Zemetra first became aware of the wheat found in Oregon when
a farmer brought in what he described as several isolated wheat
plants that had emerged after he sprayed Roundup on a fallow
field in eastern Oregon. The farmer had last harvested a crop of
white winter wheat from the field in 2012.
A report by the U.S. Government Accountability Office in
2008 highlighted several gaps in regulations designed to prevent
genetically altered crops from escaping test plots.
The report’s conclusions were based on USDA data that there
were 712 violations of its regulations from 2003 to 2007,
including 98 that could lead to a possible release of
unauthorized crops.
The GAO study said the USDA lacked the resources to conduct
routine testing on areas adjacent to the GMO crops. Instead, the
report found, the government relied on biotechnology companies
to voluntarily provide test results.
A 2005 report by the Office of Inspector General for the
USDA was critical of government oversight of field tests of GMO
crops. The report said there was a risk “that regulated
genetically engineered organisms… will inadvertently persist
in the environment before they are deemed safe to grow without
regulation.”
While the reports noted problems with government oversight,
USDA itself lists 21 “major incidents of noncompliance” from
1995 through 2011. Five of those involved Monsanto and included
a failure by the company to properly monitor test fields, a
failure to follow certain test planting protocols and a failure
to properly notify regulators about test activities.
‘CAN’T GET RID OF IT’
Developers of biotech crops say testing shows they are safe
for humans, animals and the environment, and farmers like
Roundup Ready corn, soybeans and other crops because genetic
alterations enable them to survive dousings of the herbicide.

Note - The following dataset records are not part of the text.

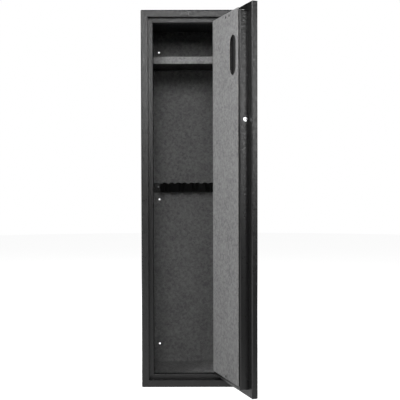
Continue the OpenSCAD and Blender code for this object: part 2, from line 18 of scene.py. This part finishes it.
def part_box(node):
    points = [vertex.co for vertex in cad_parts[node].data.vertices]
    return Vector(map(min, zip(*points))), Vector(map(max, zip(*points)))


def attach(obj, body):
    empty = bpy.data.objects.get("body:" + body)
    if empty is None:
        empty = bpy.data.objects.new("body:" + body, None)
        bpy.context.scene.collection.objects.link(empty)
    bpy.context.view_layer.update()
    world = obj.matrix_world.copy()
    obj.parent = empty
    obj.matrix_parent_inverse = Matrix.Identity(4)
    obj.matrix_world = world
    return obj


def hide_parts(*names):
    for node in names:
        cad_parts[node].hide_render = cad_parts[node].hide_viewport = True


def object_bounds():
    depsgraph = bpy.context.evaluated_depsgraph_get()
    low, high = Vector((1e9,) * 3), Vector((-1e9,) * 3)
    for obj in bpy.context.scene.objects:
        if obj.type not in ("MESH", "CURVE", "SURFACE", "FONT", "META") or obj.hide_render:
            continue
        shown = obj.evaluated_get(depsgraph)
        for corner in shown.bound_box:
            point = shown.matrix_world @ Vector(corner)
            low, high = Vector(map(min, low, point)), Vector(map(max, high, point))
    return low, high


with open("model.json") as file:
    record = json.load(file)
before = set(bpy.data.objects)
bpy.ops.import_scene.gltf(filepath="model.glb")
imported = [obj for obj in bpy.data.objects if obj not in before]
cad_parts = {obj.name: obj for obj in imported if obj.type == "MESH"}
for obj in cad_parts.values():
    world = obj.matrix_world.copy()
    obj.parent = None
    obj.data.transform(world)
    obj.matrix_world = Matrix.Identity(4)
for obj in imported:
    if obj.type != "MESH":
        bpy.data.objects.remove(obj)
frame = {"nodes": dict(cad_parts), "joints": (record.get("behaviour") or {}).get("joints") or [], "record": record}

CAD_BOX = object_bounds()
MM = 0.001
JOINTS = {joint["name"]: joint for joint in frame["joints"]}

# ---- Places that the CAD design fixes -------------------------------------------------------------

ANCHOR_X = 132 * MM
ANCHOR_ROWS = (85 * MM, 717 * MM, 1355 * MM)
ANCHOR_R = 4.25 * MM
RACK_SCREW = (136 * MM, 771 * MM)
SCREW_R = 2 * MM
NOTCHES = 4
NOTCH_FIRST = -92 * MM
NOTCH_PITCH = 57.5 * MM
NOTCH_W = 25.5 * MM
NOTCH_DEEP = 38 * MM
FINGER_W = 11 * MM
FINGER_H = 4 * MM
SLOT_W = 55 * MM
SLOT_H = 141 * MM
RIVET_R = 2.5 * MM
RIVET_HEAD = 5 * MM
UPPER_RIVET_IN = 2 * MM

# Sizes of the relief in the soft pieces.
FELT_WAVE = 45 * MM
FELT_LUMP = 11 * MM
FOAM_LUMP = 12 * MM
PULL_DEPTH = 0.5 * MM
PULL_R = 9 * MM


# ---- Node materials -------------------------------------------------------------------------------


class Shader:
    """A node material with one Principled surface, and short calls for the nodes that feed it."""

    def __init__(self, name, **constants):
        self.material = bpy.data.materials.new(name)
        self.material.use_nodes = True
        self.tree = self.material.node_tree
        self.surface = self.tree.nodes["Principled BSDF"]
        for socket, value in constants.items():
            self.surface.inputs[socket.replace("_", " ")].default_value = value
        self.place = self.add("TexCoord").outputs["Object"]

    def add(self, kind, inputs=None, **settings):
        node = self.tree.nodes.new("ShaderNode" + kind)
        for key, value in settings.items():
            setattr(node, key, value)
        for socket, value in (inputs or {}).items():
            self.feed(node.inputs[socket], value)
        return node

    def feed(self, socket, value):
        if isinstance(value, bpy.types.NodeSocket):
            self.tree.links.new(value, socket)
        else:
            socket.default_value = value

    def noise(self, size, detail=2.0, distortion=0.0, stretch=None):
        """Soft noise whose blobs measure about size, from 0 to 1."""
        place = self.place
        if stretch:
            place = self.add("VectorMath", {0: place, 1: stretch}, operation="MULTIPLY").outputs[0]
        inputs = {"Vector": place, "Scale": 1 / size, "Detail": detail, "Distortion": distortion}
        return self.add("TexNoise", inputs).outputs["Fac"]

    def cells(self, size, smooth=0.0, out="Distance", **settings):
        """Cells that measure about size."""
        inputs = {"Vector": self.place, "Scale": 1 / size}
        node = self.add("TexVoronoi", inputs, **settings)
        if smooth:
            node.feature = "SMOOTH_F1"
            node.inputs["Smoothness"].default_value = smooth
        return node.outputs[out]

    def math(self, operation, a, b=0.0, c=0.0):
        return self.add("Math", {0: a, 1: b, 2: c}, operation=operation).outputs[0]

    def between(self, value, low, high, to_low=0.0, to_high=1.0):
        """Value from low to high, mapped to the range to_low to to_high and held there."""
        inputs = {"Value": value, "From Min": low, "From Max": high, "To Min": to_low, "To Max": to_high}
        return self.add("MapRange", inputs, clamp=True).outputs["Result"]

    def mix(self, share, a, b):
        """Colour a at share 0, and b at share 1."""
        inputs = {"Factor": share, "A": a, "B": b}
        node = self.add("Mix", data_type="RGBA")
        for key, value in inputs.items():
            kind = "VALUE" if key == "Factor" else "RGBA"
            socket = next(s for s in node.inputs if s.name == key and s.type == kind)
            self.feed(socket, value)
        return next(s for s in node.outputs if s.type == "RGBA")

    def rounded(self, radius):
        """The normal with its sharp edges rounded, and how near an edge each point is, from 0 to 1."""
        soft = self.add("Bevel", {"Radius": radius}, samples=4).outputs[0]
        flat = self.add("NewGeometry").outputs["Normal"]
        along = self.add("VectorMath", {0: soft, 1: flat}, operation="DOT_PRODUCT").outputs["Value"]
        return soft, self.between(along, 0.995, 0.8)

    def bump(self, height, distance, strength=1.0, normal=None):
        inputs = {"Height": height, "Distance": distance, "Strength": strength}
        if normal:
            inputs["Normal"] = normal
        return self.add("Bump", inputs).outputs[0]

    def finish(self, **links):
        for socket, value in links.items():
            self.feed(self.surface.inputs[socket.replace("_", " ")], value)
        return self.material


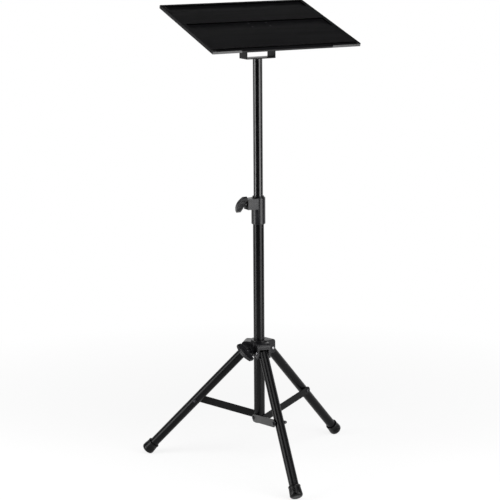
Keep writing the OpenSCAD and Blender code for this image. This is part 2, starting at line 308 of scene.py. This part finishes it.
class Recipe:  # one material's node tree
    def __init__(self, name):
        self.material = bpy.data.materials.new(name)
        self.material.use_nodes = True
        self.tree = self.material.node_tree
        self.shader = self.tree.nodes["Principled BSDF"]
        self.where = self.add("ShaderNodeTexCoord", {}, {}, "Object")

    def add(self, kind, settings, inputs, output=0):
        node = self.tree.nodes.new(kind)
        for key, value in settings.items():
            setattr(node, key, value)
        for key, value in inputs.items():
            self.plug(node.inputs[key], value)
        return Wire(self, node.outputs[output])

    def plug(self, socket, value):
        if isinstance(value, Wire):
            self.tree.links.new(value.socket, socket)
        else:
            socket.default_value = value

    def set(self, **inputs):
        for key, value in inputs.items():
            self.plug(self.shader.inputs[shaderSockets[key]], value)
        return self.material

    def split(self, vector):  # into X, Y and Z
        outputs = self.add("ShaderNodeSeparateXYZ", {}, {"Vector": vector}).socket.node.outputs
        return [Wire(self, socket) for socket in outputs]

    def noise(self, scale, detail=2, roughness=0.5, vector=None):
        inputs = {"Vector": vector or self.where, "Scale": scale, "Detail": detail, "Roughness": roughness}
        return self.add("ShaderNodeTexNoise", {}, inputs, "Fac")

    def cells(self, scale, feature="F1"):
        inputs = {"Vector": self.where, "Scale": scale}
        return self.add("ShaderNodeTexVoronoi", {"feature": feature}, inputs, "Distance")

    def map(self, value, low, high, toLow=0.0, toHigh=1.0):
        inputs = {"Value": value, "From Min": low, "From Max": high, "To Min": toLow, "To Max": toHigh}
        return self.add("ShaderNodeMapRange", {}, inputs, "Result")

    def blend(self, factor, a, b):  # two colours, each a wire or three numbers
        a, b = (shade if isinstance(shade, Wire) else (*shade, 1) for shade in (a, b))
        return self.add("ShaderNodeMix", {"data_type": "RGBA"}, {"Factor": factor, 6: a, 7: b}, 2)

    def bump(self, height, strength, distance):
        inputs = {"Height": height, "Strength": strength, "Distance": distance}
        return self.add("ShaderNodeBump", {}, inputs, "Normal")


enamel = {
    "cloudScale": 9,
    "speckScale": 900,
    "patchScale": 40,  # the patches where the specks lie
    "lighter": 2.4,
    "duller": 0.1,
    "speckDuller": 0.2,
    "ripple": 0.006,
    "rippleDepth": 0.0004,
}


def glossPaint(name, color, roughness, grain, dust, specular):
    mat = Recipe(name)
    flow = mat.noise(grain, 3, 0.55)
    cloud = mat.noise(enamel["cloudScale"], 4, 0.6)
    patches = mat.map(mat.noise(enamel["patchScale"], 2), 0.62, 0.72)
    specks = mat.map(mat.cells(enamel["speckScale"]), 0.03, 0.09, 1, 0) * patches
    lighter = tuple(c * enamel["lighter"] + dust for c in color)
    duller = mat.map(cloud, 0.3, 0.75, roughness, roughness + enamel["duller"])
    return mat.set(
        color=mat.blend(mat.map(cloud, 0.42, 0.72) * 0.5 + specks * 0.5, color, lighter),
        roughness=duller + specks * enamel["speckDuller"],
        specular=specular,
        normal=mat.bump(flow, enamel["ripple"], enamel["rippleDepth"]),
    )


trayCoat = {
    "color": (0.0042, 0.0042, 0.0047),
    # near-black colour of the shade painted into the steps
    "paintedShadeColor": (0.0002, 0.0002, 0.0002),
    "roughness": 0.42,
    "specular": 0.03,
    "grain": 900,
    "bump": 0.3,
    "bumpDepth": 0.0004,
    "coat": 0.16,
    "edgeCoat": 0.9,
    "coatRoughness": 0.34,
    "lighter": 1.4,
    "duller": 0.12,
    "paintedShadeDuller": 0.45,
    "cloudScale": 6,
    "wipeScale": 3,
    "wipeStretch": 14,
    "shadedSteps": ((-0.18, 0.0012), (0.026, 0.0014), (0.18, 0.0016)),  # the steps' places, and the half widths of the shade painted along them
    "sideWall": 0.2375,
    "sideShade": 0.0016,
    "sunken": (0.0003, 0.0007),  # below the top, where the painted shade along the side walls begins
    "nose": 0.155,
    "noseFade": 0.001,
    "noseDrop": (0.0026, 0.0034),
    "top": 0.0372,
    "frontFace": (-0.1925, -0.1932),
}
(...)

But critics of the so-called “Franken foods” point to
scientific studies that claim links to health problems, while
raising other environmental concerns connected to biotech crops
that require close scrutiny.
Many international buyers will not accept genetically
modified grain, and several U.S. food companies also reject
GMOs. When Monsanto in 2004 shelved its Roundup Ready wheat
research, the move came amid a backlash from foreign buyers who
said they would reject U.S. wheat if DNA-altered wheat was
commercialized.
Still, Alan Tracy, president of U.S. Wheat Associates, said
despite the contamination problem, the wheat industry was
supportive of continued research into biotech traits for wheat.
Farmers are planting less wheat and more of other crops that
have been genetically altered in ways that can help farmers grow
more grain, Tracy said.
“Our industry remains strongly supportive of continued
research and development of biotech traits for wheat,” he said.
But finding ways for conventional grain and biotech grain to
co-exist will continue to fall short if regulators don’t force
crop developers to contain their products, critics said.
“This whole idea of co-existence, that has been the No. 1
theme at USDA. But you can’t have co-existence when you can’t
control contamination,” said Andrew Kimbrell, executive director
at the Center for Food Safety, which has sued the U.S.
Department of Agriculture to try to force tighter regulation of
genetically modified crops.
In the meantime, the search is on for the source of the
mystery wheat.
Jim Shroyer, a wheat agronomy expert at Kansas State
University, said it was likely the Roundup Ready wheat has grown
for years in eastern Oregon only to be discovered recently.
“Probably what happened is it got mixed in with a farmer’s
field eight years ago and has been there ever since,” Shroyer
said. “That is the main reason we here in the top wheat state
did not want Roundup Ready. You can’t get rid of it.